C’était un robuste Bourguignon, de sang riche, de tempérament bien réglé, simple, lucide, franc, sans brutalité comme sans flatterie, ennemi du tortillage et du mensonge. Son style parait dur, parce que la vérité et la logique le règlent, impérieux, parce qu’il explique la tradition, et non sa pensée individuelle : mais, en cela au moins, son style n’est pas l’image de son caractère. Il a l’âme tendre, au contraire, la sensibilité vive : dans quelques écrits somme dans les Méditations et les Élévations, dans quelques lettres, il s’est livré, et l’on a pu voir de quelle ardeur il aimait et son Dieu, et les hommes, et quelques-uns parmi les hommes. Mais, à l’ordinaire, il contenait sa sensibilité ; il montrait un jugement net, une volonté ferme ; il avait la notion du possible et du pratique, le besoin de l’action efficace et précise. Il n’a point connu les chimères, les folies de la pensée, ni celles même de la vertu. Et ce manque absolu d’excès, cette infaillible exactitude qui se tenait toujours aux limites du vrai, du possible, de l’utile, c’est peut-être le point faible de ce grand et excellent homme : il fut trop paisiblement sage et sensé.

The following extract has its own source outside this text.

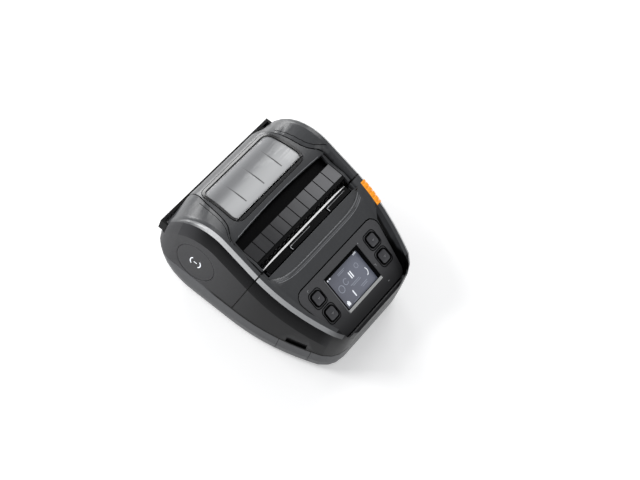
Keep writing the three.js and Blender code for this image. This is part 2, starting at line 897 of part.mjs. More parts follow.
function exitWalls() {
  const outside = exitHalfWidth + railWall;
  const bottom = exitTrayZ - railWall;
  const walls = bothSides(exitHalfWidth, outside, exitFrontY - railWall, far, bottom, far);
  return union(...walls).intersect(body(seam));
}

// The control panel's plane: X across, Y up the slope to the rear, Z out of the panel
const panelGroup = new THREE.Group();
panelGroup.position.set(0, panelRearY, panelRearZ);
panelGroup.rotation.x = panelAngle;
panelGroup.updateMatrix();
root.add(panelGroup);

function onPanel(y) {
  return (y - panelRearY) / Math.cos(panelAngle);
}

function placed(made) {
  return solid(geometryOf(made).applyMatrix4(panelGroup.matrix));
}

function panelPlan(margin) {
  const front = onPanel(panelFrontY) - margin;
  const corners = [
    [panelFrontHalfWidth + margin, front],
    [panelRearHalfWidth + margin, margin],
    [-panelRearHalfWidth - margin, margin],
    [-panelFrontHalfWidth - margin, front],
  ];
  return rounded(corners, panelCorner + margin);
}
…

Avec sa forte intelligence, ce fut toujours une âme candide, presque naïve. Il fut le plus savant des théologiens, et garda jusqu’à sa mort la foi simple, sans nuages et sans doute, d’un petit enfant. Il expliquait avec pénétration le mécanisme abstrait des passions, des instincts, de l’égoïsme humain, et il crut toujours aux hommes : qui voulut le jouer, le joua. Ce moraliste profond n’avait pas l’ombre de l’intuition psychologique qui fait les politiques, les diplomates ou même les directeurs d’âmes. Il les dirigeait, lui, si discrètement, et de si haut, que, ne se sentant pas asservies, elles ne se croyaient pas dirigées : il se contentait d’offrir, de sa raison à leur raison, des principes généraux de conduite. Il ne voulait pas s’établir dans les profondeurs de leur conscience, de peur de violer leur liberté et de briser leur activité ; s’il eût voulu y entrer, l’eût-il pu ? l’eût-il su ?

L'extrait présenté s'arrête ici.